Few franchises have thrived on never making a good film for as long as Transformers has. Bumblebee is the fifth installment in the Michael Bay produced universe, and the first not directed by him. Instead, Travis Knight (known for the brilliant Kubo and the Two Strings) takes over the director’s chair and finds the honey suckle sweet spot in a John Hughes/Steven Spielberg-inspired coming-of-age blockbuster.
Knight’s film opens with a large scale battle on Cybertron, as Optimus Prime (Peter Cullen) and Bumblebee (Dylan O’Brien) hold off the ensuing Decepticon attack. When all seems lost, Optimus Prime orders Bumblebee to board an escape pod to Earth where he’ll be tasked with setting up a base and awaiting Prime’s arrival. Barring the cacophony and sheen of the initial battle, Bumblebee is a rather quiet and intimate film. Rather than depending upon sex and testosterone as narrative engines, Knight’s film prefers to explore the relationship between a girl and her yellow beetle. This iteration of Transformers isn’t a reboot, rather a prequel.
Bumblebee, later, comes crashing down to Earth, interrupting a training exercise led by Agent Burns (John Cena). Cena plays your typical red-ass military commander, who’d rather blow up stuff and ask questions later. Cena is awesome in this one-note role, humorous and intimidating. Awesome to the point, where I wished the script had given him more. In tandem with the comedy Blockers, 2018 has been a solid year for the pro-wrestler.
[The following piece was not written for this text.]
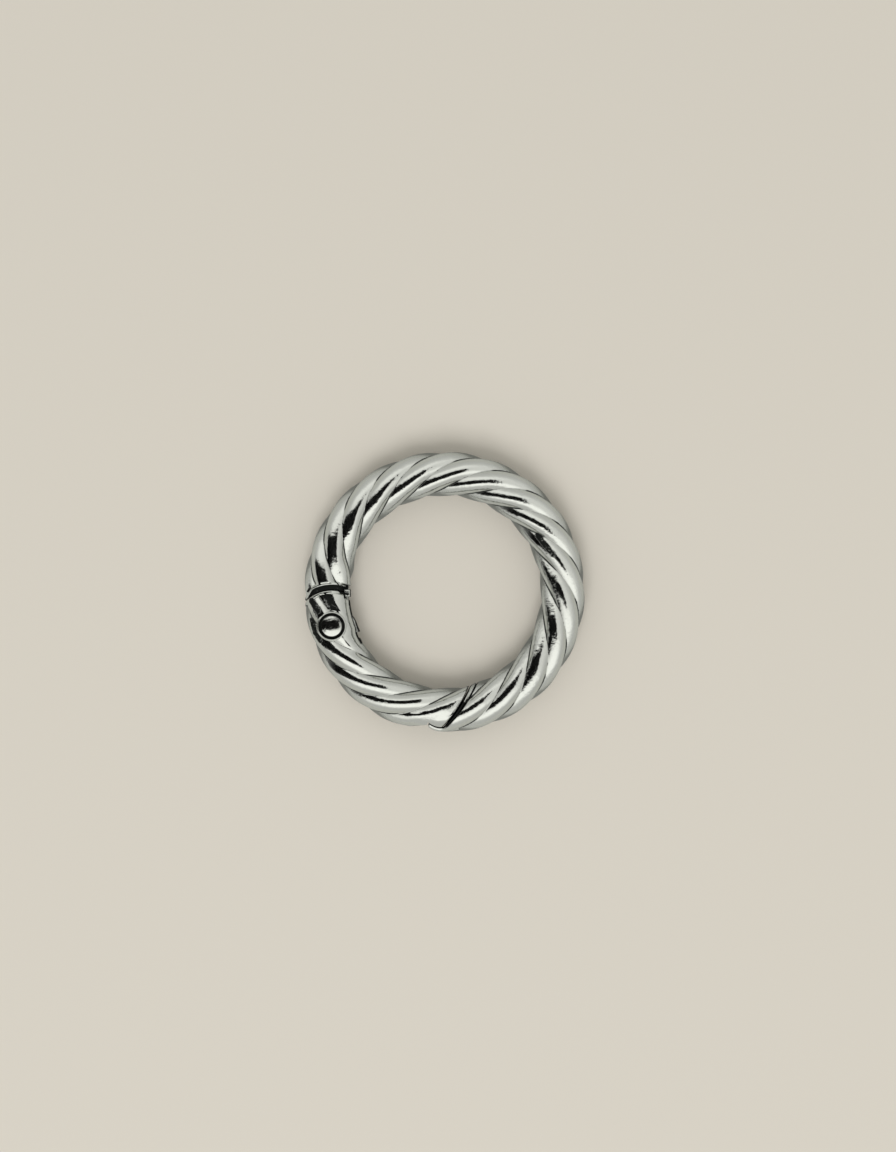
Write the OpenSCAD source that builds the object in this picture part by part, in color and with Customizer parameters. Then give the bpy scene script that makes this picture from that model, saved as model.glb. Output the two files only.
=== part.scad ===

During the ensuing fire fight with Cena, Bumblebee is critically wounded and drifts into hibernation as a yellow Volkswagen beetle in disguise. He remains that way until he’s discovered by Charlie Watson (Hailee Steinfeld). Charlie is straight out of a John Hughes film. A punk with a Ramones haircut, she listens to The Smiths, rides a moped, and works a summer job at a concessions stand at an amusement park (a job she obviously hates). Charlie, who’s lost her father, actively rebels against a worrisome mother (Pamela Adlon), a nice, yet misguided step-father named Ron who’d like to see her smile more (Stephen Schneider), and a younger and annoying martial arts addicted bother named Otis (Jason Drucker).
Christina Hodson‘s screenplay, with regards to the family’s dynamics, siphons influences from Spielberg’s suburban coming-of-age stories—such as strained familial ties and a missing father figure. Charlie buries herself in completing the car her and her father once worked on, finding spare parts at her uncle’s scrapyard. It’s here, under a tarp and a thick layer of dust, where she discovers Bumblebee (who she receives as a birthday present from her uncle). Hodson, though writing a female sans-father figure, steers from the trap of Charlie innately yearning for any male presence. Even when Memo—a dorky next door neighbor who’s clearly smitten with her — emerges, she still retains a fierce independence.
A kind of period piece, Knight’s film firmly establishes us in the 80’s. The soundtrack is filled with goodies from The Smiths to Simple Minds, while Motorhead t-shirts and Mr. T cereal add authenticity. Bumblebee also displays a playful visual language. Knight, with his use of dutch angles and visual humor, adds a unique spontaneity and character.
The magic of Knight’s film is the ability to see the bright side in what’s a depressing story. It’s the bond between woman and machine (a bond that could elicit comparisons to Donna Haraway’s A Cyborg Manifesto) that occupies the film’s heart. Charlie finds a friend in Bumblebee, a kindred spirit in the alienated (literally). She trains the car-morphing robot, who’s lost his memory and voice, to hide and speak using his car radio. She confides in him the hurt of losing a loved one and shares the rebellious majesty of The Breakfast Club. Several scenes are packed with humor, from egging a popular girl’s car to Bumblebee burying his head in the sand.
Their happiness is interrupted by Shatter (Angela Bassett) and Dropkick (Justin Theroux), Decepticons who are fantastic villains here, who discover Bumblebee’s location. With Bumblebee in danger, Charlie must reconcile with her family and save her friend. The film’s conclusion, a large scale battle across a shipping yard, is gripping and well edited. Indeed, by the time Knight resolves his film with a touching and inevitable ending, you may be reaching for a box of Kleenex. Travis Knight has created the best Transformers film by a mile, and certainly one with the most heart.